PUBLISHED: 06:30 01 February 2012 | UPDATED: 17:05 01 February 2012

Brian Rye of UCATT addressing the Fountains workers meeting at Keir Hardie Hall.
Photo: Bill Smith

Brian Rye of UCATT addressing the Fountains workers meeting at Keir Hardie Hall. Photo: Bill Smith

Archant © 2012

Union chiefs have warned the future council contractor who takes on ex-Fountains staff - honour workers' terms and conditions or we'll see you in court.

At a meeting of more than 60 former workers, who were employed by Mile Cross-based Fountains Group until it went into administration last Monday, Brian Rye from the UCATT union said they would fight any change to contracts, or attempts by the contractor which takes over from Fountains, to cut staff.

The environmental management firm, which had its Norwich base on Whiffler Road, had a £4.6m a year contract with Norwich City Council to clean streets and maintain parks.

It also had a £3.3m annual deal to collect rubbish and recycling from thousands of homes.

Workers, gathering at the Keir Hardie Hall on St Gregory’s Alley in the city centre last night told the Evening News how they had been left in limbo by the collapse of Fountains, which was formerly called Connaught Environmental Services.

They had kept their jobs when their colleagues in another part of Exeter-based Connaught, which had a £125m contract with Norwich City Council, lost theirs in September 2010.

With no decision expected by Norwich City Council on who is awarded the Fountains contract until next week, some staff said they were at a loss over how to pay their bills and mortgages, and were racking up overdraft charges at their banks.

Michael Smith, 45, from Hethersett said: “I’ve got enough money for February and then I’ll be totally out.

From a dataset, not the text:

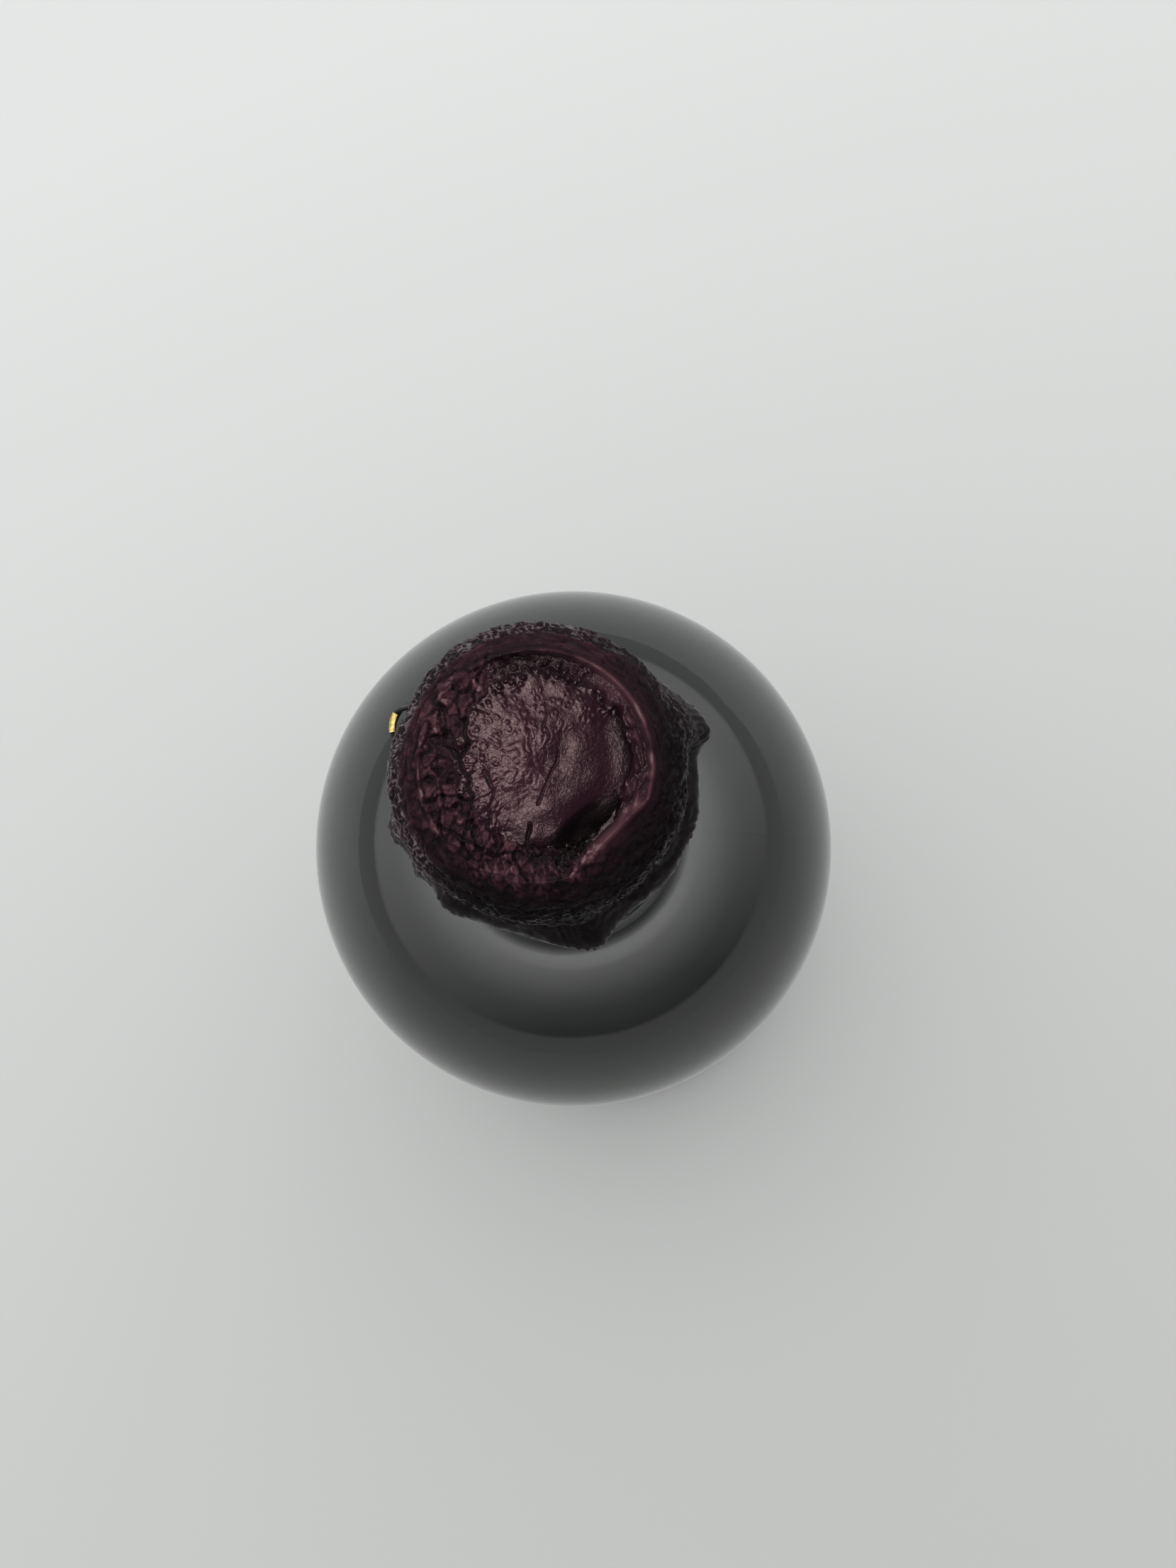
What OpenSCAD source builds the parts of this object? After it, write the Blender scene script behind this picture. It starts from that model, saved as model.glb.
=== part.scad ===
// Wine bottle with a wax seal, a pull strip and its gold clip.
// Millimetres. Z is up and the origin is the middle of the foot.

/* [Glass body] */
// Height of the glass, from the foot to the lip
glass_h = 300; // [240:1:360]
// Outside diameter of the straight body
body_d = 75; // [64:0.5:95]
// Height of the straight body, where the shoulder starts
body_h = 189; // [140:1:230]
// Radius of the round shoulder
shoulder_r = 34; // [24:0.5:42]
// Radius of the round heel
heel_r = 5; // [2:0.5:8]

/* [Punt] */
// Diameter of the punt where it meets the foot
punt_d = 54; // [30:0.5:60]
// Height of the punt's dome
punt_h = 20; // [5:0.5:26]

/* [Neck and lip ring] */
// Radius of the hollow curve from the shoulder to the neck
neck_curve_r = 5; // [3:0.5:30]
// Outside diameter at the foot of the neck
neck_low_d = 28.4; // [24:0.1:34]
// Outside diameter of the neck under the lip ring
neck_top_d = 27; // [24:0.1:30]
// Outside diameter of the lip ring
ring_d = 29.5; // [28:0.1:36]
// Height of the lip ring
ring_h = 8; // [4:0.5:14]
// Rounding of the lip ring's upper edge
ring_round = 2; // [0.5:0.1:3]

/* [Wax seal] */
// Thickness of the wax on the sides
wax_t = 1.6; // [0.8:0.1:3]
// Thickness of the wax over the lip
wax_top_t = 1.2; // [0.6:0.1:3]
// How far the wax reaches below the lip, without its runs
wax_drop = 42; // [20:1:60]
// Thickness of the wax at its lower edge
wax_edge_t = 0.8; // [0.4:0.1:2]
// Height of the ridge round the top
ridge_h = 0.5; // [0:0.05:1]
// Rise of the wax over the cork
dome_h = 0.3; // [0:0.05:1]
// How far the band over the strip stands out past the wax on the lip ring
band_out = 0.55; // [0:0.05:2]
// Depth of the band's middle below the lip
band_down = 14.5; // [12:0.5:24]
// Depth of the crease between the lip ring and the band
crease_in = 0.3; // [0:0.05:0.6]
// Distance from the axis to the straight fold across the ridge
fold_dist = 11.2; // [9:0.1:14]
// Direction of the straight fold, in degrees from +X
fold_dir = -45; // [-180:1:180]

/* [Pull strip and clip] */
// Thickness of the strip
strip_t = 0.4; // [0.3:0.05:0.8]
// Width of the strip, which stands upright
strip_w = 3; // [1.5:0.1:5]
// How far the strip's loop stands out of the band
strip_out = 1.6; // [0.8:0.05:4]
// How deep the strip's ends lie in the band
strip_sunk = 1.2; // [0.8:0.05:1.6]
// Direction in which the loop starts, in degrees from +X
strip_from = 135.5; // [0:0.5:360]
// Angle that the loop spans
strip_span = 35.5; // [24:0.5:60]
// Wall of the gold clip
clip_wall = 0.12; // [0.1:0.02:0.3]
// How far the clip reaches down the strip
clip_w = 1.1; // [0.5:0.1:2]

/* [Smoothness] */
// Points round the wax
wax_steps = 96; // [48:12:120]
// Facets of the round glass
glass_steps = 96; // [48:12:180]

/* [Hidden] */
inside = 2;                      // how far the wax's lower face reaches into the glass
body_r = body_d / 2;
ring_r = ring_d / 2;
ring_z = glass_h - ring_h;

// The shoulder's circle and the neck's hollow curve touch at join_r, join_z.
shoulder_x = body_r - shoulder_r;
curve_x = neck_low_d / 2 + neck_curve_r;
curve_z = body_h + sqrt(pow(shoulder_r + neck_curve_r, 2) - pow(curve_x - shoulder_x, 2));
join_part = shoulder_r / (shoulder_r + neck_curve_r);
join_r = shoulder_x + (curve_x - shoulder_x) * join_part;
join_z = body_h + (curve_z - body_h) * join_part;

// Radius of the glass neck, shoulder or body at height z, without the lip ring
function mix(a, b, f) = a + (b - a) * f;
function neck_r(z) = mix(neck_low_d, neck_top_d, (z - curve_z) / (ring_z - curve_z)) / 2;
function curve_r(z) = curve_x - sqrt(pow(neck_curve_r, 2) - pow(z - curve_z, 2));
function shoulder_at(z) = shoulder_x + sqrt(pow(shoulder_r, 2) - pow(z - body_h, 2));
function glass_r(z) =
    z > curve_z ? neck_r(z)
    : z > join_z ? curve_r(z)
    : z > body_h ? shoulder_at(z)
    : body_r;

// Swellings where the wax ran, and the hollow behind the strip's loop: direction, how far it
// stands out, its width in degrees towards larger and smaller angles, its depth below the
// lip and its reach up and down, and how far it runs past the lower edge
RUNS = [
    [16.5, 2.7, 18, 5, 12, 5, 8, 9],
    [-72, 2.2, 8, 16, 15, 6, 9, 14],
    [-20, 1.2, 45, 90, 15, 3.2, 5, 0],
    [-126, 1.1, 9, 8, 15, 4, 8, 6],
    [217, 0.9, 4, 5, 12, 5, 6, 2],
    [200, 1.5, 7, 8, 12, 5, 9, 11],
    [178, 0.4, 5, 6, 10, 5, 7, 3],
    [154, -1, 16, 14, 9, 9, 9, 0],
    [105, 1.3, 8, 7, 12, 5, 8, 7],
    [62, 0.4, 12, 12, 20, 9, 12, 10],
];
run_width = 9;                   // half width of a run below the edge, in degrees
function turn(a, b) = (a - b + 900) % 360 - 180;
function bell(d, plus, minus) = exp(-pow(d / (d > 0 ? plus : minus), 2));
function run_out(run, a, z) =
    run[1] * bell(turn(a, run[0]), run[2], run[3]) * bell(z - (glass_h - run[4]), run[5], run[6]);
function run_down(run, a) = run[7] * exp(-pow(abs(turn(a, run[0])) / run_width, 3));
function total(list, i = 0) = i < len(list) ? list[i] + total(list, i + 1) : 0;

// The wax's outside: its radius at direction a and height z, and its lower edge
wax_ring_r = ring_r + wax_t;
band_r = wax_ring_r + band_out;
band_z = glass_h - band_down;
crease_z = ring_z - wax_t / 2;
CREASE_FALL = 1.5;               // how soon the lip ring's wax falls to the neck's
CREASE_WIDE = 0.7;
BAND_UP = 3;                     // reach of the band above and below its middle
BAND_LOW = 4;
function lumps(a, z) = 0.09 * sin(5 * a + 6 * z) + 0.07 * sin(9 * a - 11 * z);
function wax_even_r(z) =
    let (neck = glass_r(z) + wax_t)
    let (fall = exp(-pow(min(z - crease_z, 0) / CREASE_FALL, 2)))
    let (band = max(band_r - neck, 0) * bell(z - band_z, BAND_UP, BAND_LOW))
    mix(neck, wax_ring_r, fall) + (1 - fall) * band
    - crease_in * exp(-pow((z - crease_z) / CREASE_WIDE, 2));
function wax_r(a, z) = wax_even_r(z) + lumps(a, z) + total([for (run = RUNS) run_out(run, a, z)]);
EDGE_WAVE = 1.5;                 // how much the lower edge rises and falls between the runs
function edge_z(a) =
    glass_h - wax_drop - EDGE_WAVE * sin(3 * a + 40) - total([for (run = RUNS) run_down(run, a)]);

// The ridge is a circle that the straight fold cuts short.
wax_top_z = glass_h + wax_top_t;
lip_r = ring_r - ring_round;
function fold_r(a) = fold_dist / max(cos(turn(a, fold_dir)), 0.01);
function ridge_r(a) = min(lip_r, fold_r(a));
land_from = 0.72;                // where the flat over the lip starts, as a share of the ridge
RIDGE_WIDE = 0.07;               // half width of the ridge, as a share of its radius
function top_z(f) =
    wax_top_z
    + dome_h * max(0, 1 - pow(f / land_from, 2))
    + ridge_h * exp(-pow((f - 1) / RIDGE_WIDE, 2));

// Rings of points from the middle of the top down to the lower edge
TOP = [0.2, 0.4, 0.58, land_from, 0.82, 0.92, 1];
ROLL = [for (i = [1:5]) 18 * i];
ROLL_MORE = 2.5;                 // how much more height the roll takes than the glass's rounding
roll_z = wax_top_z - ring_round - ROLL_MORE;
BAND = [for (i = [1:3]) mix(roll_z, crease_z, i / 3)];
SKIRT_RINGS = 22;
function polar(r, a, z) = [r * cos(a), r * sin(a), z];
function roll_point(a, t) =
    polar(mix(ridge_r(a), wax_r(a, roll_z), sin(t)), a, mix(roll_z, top_z(1), cos(t)));
function skirt_point(a, f) =
    let (z = mix(crease_z, edge_z(a), f), thin = (wax_t - wax_edge_t) * pow(f, 6))
    polar(wax_r(a, z) - thin, a, z);
function edge_point(a, depth) = polar(glass_r(edge_z(a)) - depth, a, edge_z(a) - 0.1);
function around(f) = [for (k = [0:wax_steps - 1]) f(360 * k / wax_steps)];
wax_rings = [
    for (f = TOP) around(function(a) polar(ridge_r(a) * f, a, top_z(f))),
    for (t = ROLL) around(function(a) roll_point(a, t)),
    for (z = BAND) around(function(a) polar(wax_r(a, z), a, z)),
    for (i = [1:SKIRT_RINGS]) around(function(a) skirt_point(a, i / SKIRT_RINGS)),
    around(function(a) edge_point(a, inside)),
];

// A closed skin over rings of points, with a middle point at each end
module skin(rings, first, last) {
    n = len(rings[0]);
    count = len(rings);
    top = n * count;
    polyhedron(
        points = [for (ring = rings) each ring, first, last],
        faces = [
            for (k = [0:n - 1]) [top, (k + 1) % n, k],
            for (j = [0:count - 2], k = [0:n - 1])
                let (a = j * n + k, b = j * n + (k + 1) % n)
                each [[a, b, b + n], [a, b + n, a + n]],
            for (k = [0:n - 1]) [top + 1, (count - 1) * n + k, (count - 1) * n + (k + 1) % n],
        ]
    );
}

// The strip's middle line bows out of the wax, with its crest past the middle of the span.
strip_steps = 32;
strip_skew = 1.3;
strip_in_r = band_r - strip_sunk;
strip_crest_r = band_r + strip_out - strip_t / 2;
strip_top = band_z + strip_w / 2;
CLIP_FROM = 18;                  // steps of the strip that the clip covers
CLIP_TO = 24;
function strip_point(i) =
    let (t = i / strip_steps, a = strip_from + strip_span * t)
    let (r = mix(strip_in_r, strip_crest_r, sin(180 * pow(t, strip_skew))))
    [r * cos(a), r * sin(a)];
function strip_along(i) =
    strip_point(min(i + 1, strip_steps)) - strip_point(max(i - 1, 0));
function strip_side(i, off) =
    let (along = strip_along(i))
    strip_point(i) + off / norm(along) * [along[1], -along[0]];

// Outline of the strip from step i0 to step i1, at a thickness
module strip_outline(i0, i1, thick) {
    polygon([
        for (i = [i0:i1]) strip_side(i, thick / 2),
        for (i = [i1:-1:i0]) strip_side(i, -thick / 2),
    ]);
}

module glass_profile() {
    // core that every stretch below shares
    square([neck_top_d / 2 - 1, glass_h - 1]);
    // straight body on its round heel
    translate([0, heel_r]) square([body_r, body_h - heel_r]);
    square([body_r - heel_r, body_h]);
    translate([body_r - heel_r, heel_r]) circle(heel_r);
    // round shoulder up to the join
    intersection() {
        translate([shoulder_x, body_h]) circle(shoulder_r);
        translate([0, body_h]) square([body_r, join_z - body_h]);
    }
    // hollow curve up to the neck
    difference() {
        translate([0, join_z]) square([join_r, curve_z - join_z]);
        translate([curve_x, curve_z]) circle(neck_curve_r);
    }
    // neck
    polygon([[0, curve_z], [neck_r(curve_z), curve_z], [neck_r(ring_z), ring_z], [0, ring_z]]);
    // lip ring with its rounded upper edge
    translate([0, ring_z]) square([ring_r, ring_h - ring_round]);
    translate([0, ring_z]) square([lip_r, ring_h]);
    translate([lip_r, glass_h - ring_round]) circle(ring_round);
}

module glass_solid() {
    punt_r = (pow(punt_d / 2, 2) + pow(punt_h, 2)) / (2 * punt_h);
    difference() {
        rotate_extrude($fn = glass_steps) glass_profile($fn = glass_steps);
        translate([0, 0, punt_h - punt_r]) sphere(punt_r, $fn = glass_steps);
    }
}

module strip_solid() {
    translate([0, 0, strip_top - strip_w])
        linear_extrude(strip_w) strip_outline(0, strip_steps, strip_t);
}

module bottle() {
    color([0.07, 0.1, 0.08]) glass_solid();
}

module wax_seal() {
    color([0.24, 0.12, 0.15])
    difference() {
        skin(wax_rings, [0, 0, top_z(0)], [0, 0, crease_z]);
        glass_solid();
        strip_solid();
    }
}

module pull_strip() {
    color([0.05, 0.05, 0.05]) strip_solid();
}

module gold_clip() {
    color([0.83, 0.68, 0.3])
    difference() {
        translate([0, 0, strip_top - clip_w])
            linear_extrude(clip_w + clip_wall)
                strip_outline(CLIP_FROM, CLIP_TO, strip_t + 2 * clip_wall);
        strip_solid();
    }
}

bottle();
wax_seal();
pull_strip();
gold_clip();
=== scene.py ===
# %% [markdown]
# # A wine bottle dipped in wax
#
# This lesson dresses a shut wine bottle: a dark glass bottle, the wine that fills it, the
# wrinkled wax over its mouth, a thin pull strip and a small gold clip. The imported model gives
# the sizes and places. Everything here is in metres, with Z up and the foot's middle at the
# origin, and the small shapes are worked out in millimetres and scaled once.

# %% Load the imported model
import math

import bmesh
import bpy
from mathutils import Matrix, Vector, noise


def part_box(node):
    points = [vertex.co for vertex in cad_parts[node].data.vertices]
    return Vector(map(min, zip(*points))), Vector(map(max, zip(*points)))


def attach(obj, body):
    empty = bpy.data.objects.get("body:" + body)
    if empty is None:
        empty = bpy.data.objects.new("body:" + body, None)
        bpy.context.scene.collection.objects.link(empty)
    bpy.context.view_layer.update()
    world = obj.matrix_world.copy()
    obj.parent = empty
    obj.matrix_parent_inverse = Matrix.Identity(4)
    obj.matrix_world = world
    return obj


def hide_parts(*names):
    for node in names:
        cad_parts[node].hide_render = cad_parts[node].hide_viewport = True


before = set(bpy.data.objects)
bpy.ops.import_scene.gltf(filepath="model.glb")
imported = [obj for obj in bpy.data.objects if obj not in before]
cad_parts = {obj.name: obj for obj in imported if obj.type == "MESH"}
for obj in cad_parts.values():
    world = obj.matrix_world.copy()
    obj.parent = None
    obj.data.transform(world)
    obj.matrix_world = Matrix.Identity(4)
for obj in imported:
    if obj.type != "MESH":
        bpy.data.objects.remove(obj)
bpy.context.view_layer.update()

MM = 0.001
print("nodes:", sorted(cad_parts))

# %% [markdown]
# ## Sizes that everything shares
#
# The glass node's box gives the height of the lip and the width of the body. The rest are the
# bottle's own drawing sizes: the round shoulder, the hollow curve that leads into the neck,
# and the lip ring. A glassmaker's drawing has the same few numbers.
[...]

You are in a no-win situation.”

Barry Smart, 43, from Wymondham, said the last eight days had been “diabolical”. “I’ve got no money,” he said. “There’s embarrassment going to the job centre.”

And Richard Snelling, 46, from Mile Cross, said the workers were unsure whether to look for new work and risk not getting their redundancy from whoever takes over Fountains or sign on to benefits and wait to see how it was resolved.

But Mr Rye, eastern regional secretary for the Union of Construction, Allied Trades and Technicians (UCATT), said he was hopeful all the 153 workers would be taken on under the same conditions.

Backed by a Court of Appeal ruling, the union is arguing that terms known as TUPE regulations still apply even though Fountains had entered administration.

Mr Rye told the meeting that any firm which took over and did not honour TUPE, which he said would include paying the workers for the last eight days since the collapse of Fountains, would have a host of employment tribunal claims to deal with.

He said: “They (the potential contractors) should be under no illusions that we will mount a legal challenge.

“In the event that one of you falls through we will be off to court. That is not an idle threat.

“It’s been a hard couple of weeks, but the objective is to get over that.”

The city council has found short-term help from Biffa, which has taken on around 30 former Fountains workers, and its own staff to maintain services.